In the name of all that is Holy, continue to install as much Dura-Pex as you can get your hands on. ESPECIALLY IN Oklahoma City. :yes:


----------



## Will (Jun 6, 2010)

I need to go back and rewrite that......I was trying to keep fellow PZ members from getting into trouble. I could care less about the Plumbers here in OKC using it. :laughing:


----------



## OldPlumber (Aug 4, 2008)

My oldest son lives just North of Tulsa .. are they running pex under slabs there that you know of ?

It's totally against code here .. it has to be overhead. Unless I'm missing something.


----------



## Protech (Sep 22, 2008)

Will said:


> I don't believe being under the slab has anything to do with the leaks. It's a manufacture error. Nibco DURA-PEX.


My #1 competitor uses that stuff :thumbup:.

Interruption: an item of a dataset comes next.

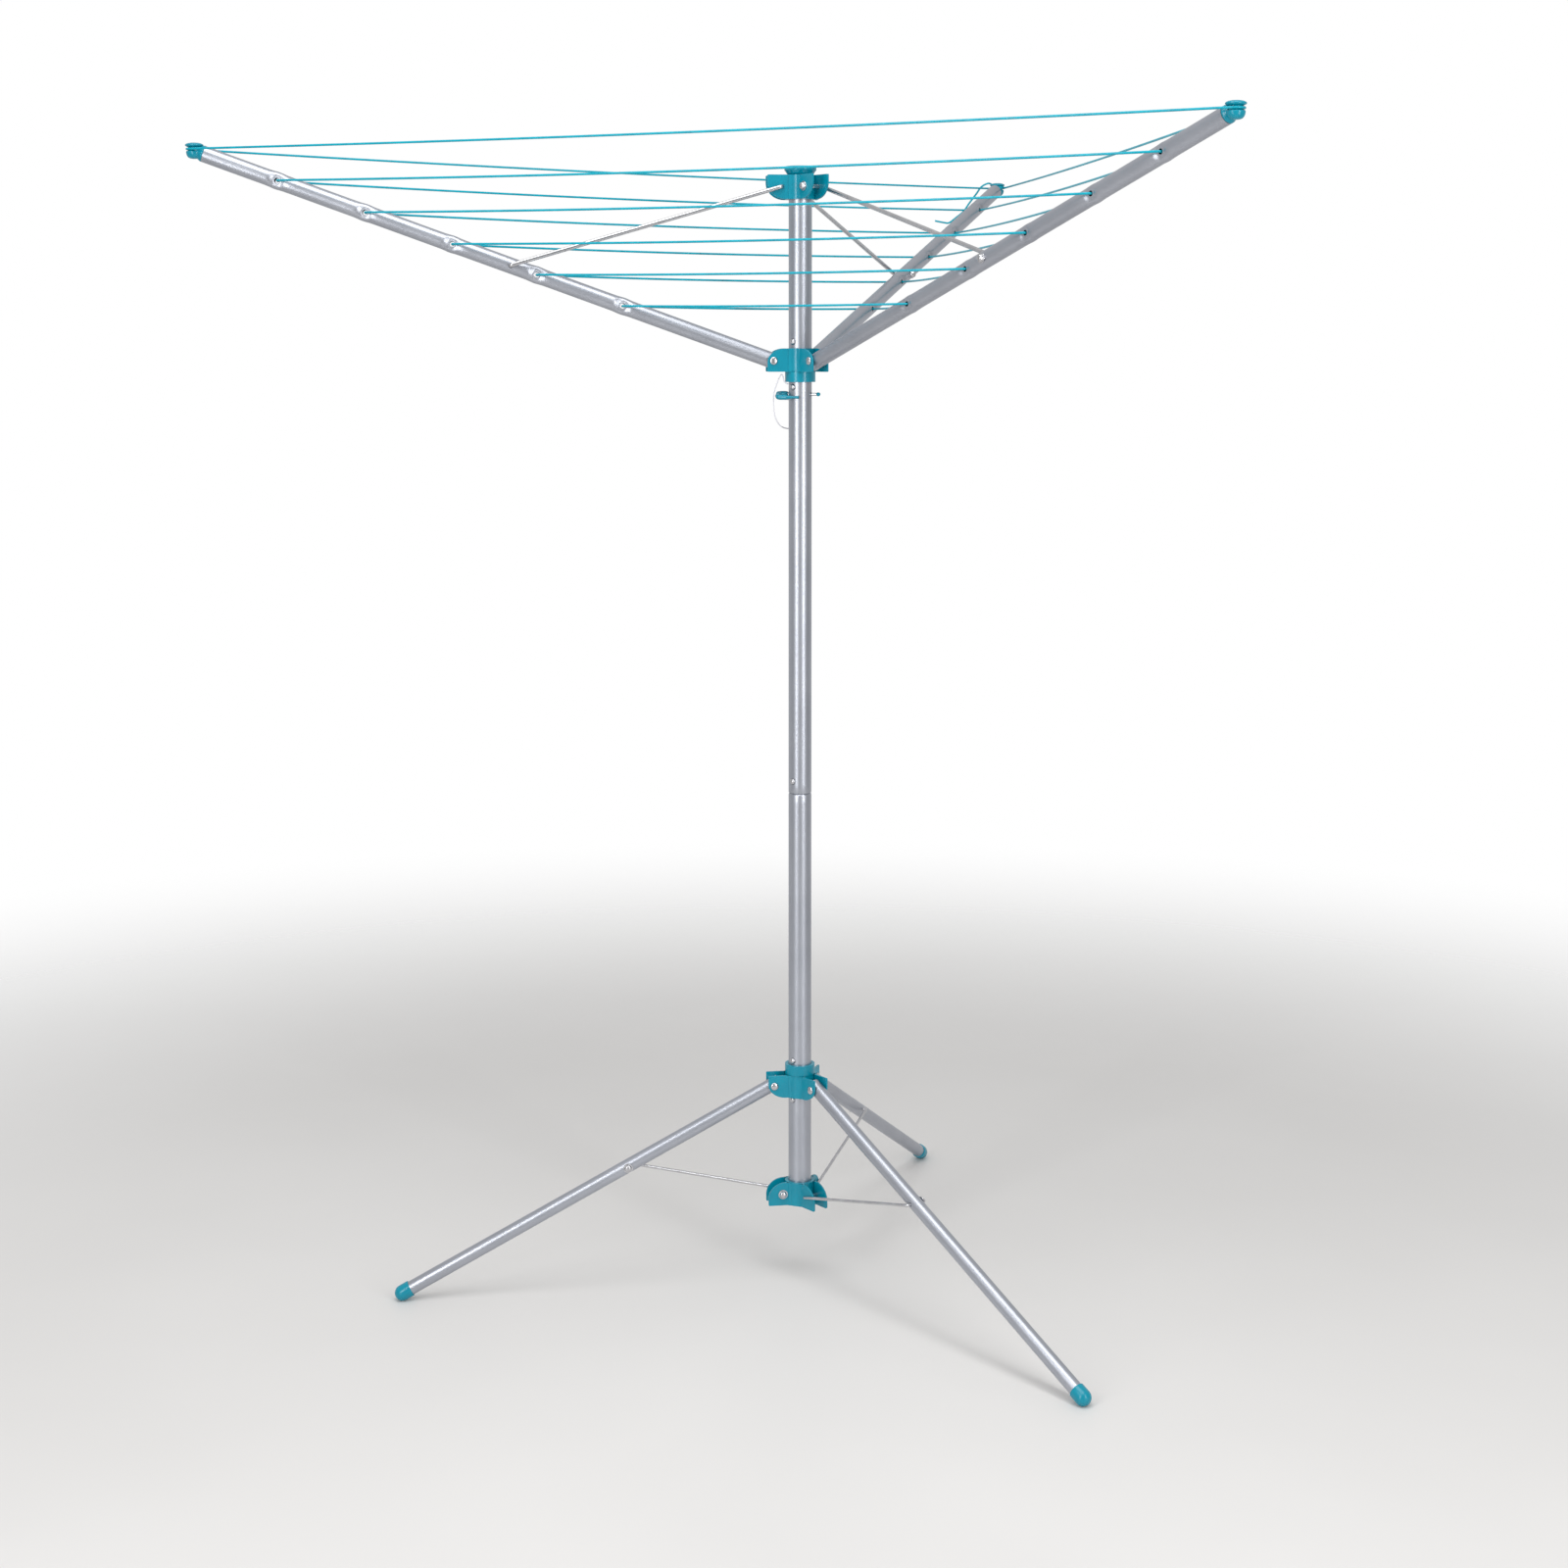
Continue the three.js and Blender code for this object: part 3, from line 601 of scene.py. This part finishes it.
top_profile = [
    (0, 1540), (14.4, 1540), (14.4, TOP_HUB_FLAT_Z + 0.4), (17, TOP_HUB_FLAT_Z + 0.4), (18.2, 1556.6),
    (19.4, 1558.2), (20.4, 1560), (21.4, 1560.9), (22, 1561.8), (22, 1565.4), (21.8, 1566.2),
    (21.2, 1566.8), (20.2, 1567.1), (10, 1567.3), (0, 1567.4),
]
piece("top_cap", solid_mesh("top_cap", lathe(top_profile, 72)), HEAD, "head", "plastic", ["mast_top_cap"],
      sharp=50)


# ---- hubs: ears in pairs round a collar ----


def ear_side(h, shoulder_z):
    """Side view of an ear: flat at 0, a quarter-oval shoulder up to h."""
    points = [(EAR_ROOT_X, 0), (EAR_REACH - 1.2, 0), (EAR_REACH - 0.35, 0.35), (EAR_REACH, 1.2)]
    for i in range(15):
        a = math.pi / 2 * i / 14
        x = EAR_SHOULDER_X + (EAR_REACH - EAR_SHOULDER_X) * math.cos(a)
        points.append((x, shoulder_z + (h - shoulder_z) * math.sin(a)))
    points.append((EAR_ROOT_X, h))
    return points


def hub_shells(gap, h, shoulder_z, bore_r):
    """Shells of a collar and its ears, with the flat face at 0 and the shoulders up."""
    half = gap / 2 + EAR_T
    fy = half + EAR_FILLET
    fx = math.sqrt((COLLAR_R + EAR_FILLET) ** 2 - fy**2)
    split = math.degrees(math.atan2(fy, fx))
    collar = [(bore_r, 0), (COLLAR_R, 0), (COLLAR_R, h), (bore_r, h), (bore_r, 0)]
    shells = [lathe(collar, 96)]
    stand = Matrix.Rotation(math.pi / 2, 4, "X")
    for spoke in SPOKES:
        for side in (1, -1):
            fillet = arc(fx, side * fy, EAR_FILLET, side * (split - 180), side * -90, 8)
            inner = [(fx, side * (half - EAR_T)), (COLLAR_R - 2.2, side * (half - EAR_T)),
                     (COLLAR_R - 3, side * (half + 1))]
            shells.append(placed(prism([*fillet, *inner], 0, h), turn_z(spoke)))
            y = side * (half - EAR_T / 2)
            plate = placed(prism(ear_side(h, shoulder_z), -EAR_T / 2, EAR_T / 2), stand)
            shells.append(placed(plate, turn_z(spoke) @ shift(0, y, 0)))
    return shells


def slide_hub(gap):
    shells = hub_shells(gap, SLIDE_HUB_H, 13, BORE_R)
    ring = [(BORE_R, -SLIDE_RING_H), (COLLAR_R, -SLIDE_RING_H), (COLLAR_R, 1), (BORE_R, 1),
            (BORE_R, -SLIDE_RING_H)]
    return joined(*shells, lathe(ring, 96))


def end_hub(gap, floor):
    shells = hub_shells(gap, END_HUB_H, 10, BORE_R)
    if floor:
        shells.append(lathe([(0, -1.5), (12, -1.5), (12, 0.2), (18, 0.2), (18, floor), (0, floor)], 64))
    return joined(*shells)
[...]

They are clueless about it too.


----------



## Will (Jun 6, 2010)

The repair ended up not being too be of a deal. Wasn't a slab leak or a PEX piping failure. Is a leak caused by a Oetiker SS clamp snapping. The clamp was completely snapped! I got away from using those clamps because I was getting a leak here and there. I will never use a SS clamp again. They are garbage. If one of those clamps can break in two, only a year so after being installed is a pretty scary thought if anyone out there is using those clamps. The piping was in a bind, but I guarantee a copper ring would not have snapped in two. The leak was on the hot side where the 3/4" reduces to 1/2". The 1/2" clamp broke in two.


----------



## Will (Jun 6, 2010)

A few more showing the great access on the job.


----------



## DesertOkie (Jul 15, 2011)

OldPlumber said:


> My oldest son lives just North of Tulsa .. are they running pex under slabs there that you know of ?
> 
> It's totally against code here .. it has to be overhead. Unless I'm missing something.



Oklahoma is a total different animal than AZ. Hardly any water in the walls unless its a 2nd story. They loop copper and PEX. For some reason they just leave the PEX stubbed up for months before starting the rest of the house.


----------



## Will (Jun 6, 2010)

I don't see an issue at all with looping PEX piping under a slab. As long as you protect at the penetration, what's wrong with it? And how can it be against code when the manufactures of PEX say it is complete fine? I'd ask for there amendments saying you can't use it under a slab.


----------



## DesertOkie (Jul 15, 2011)

Will said:


> I don't see an issue at all with looping PEX piping under a slab. As long as you protect at the penetration, what's wrong with it? And how can it be against code when the manufactures of PEX say it is complete fine? I'd ask for there amendments saying you can't use it under a slab.



In Tucson water came up and was valved before it went in the house. I think they got away from the loop systems because the nightmare that was PolyB. 

There were some loop copper systems but even the older stuff (galvanized) was in wall or overhead.


----------



## Titan Plumbing (Oct 8, 2009)

I've been using the SS cinch rings for years...Zurn brand though...They cinch up differently...I can see how those type would not be good for the long haul.


----------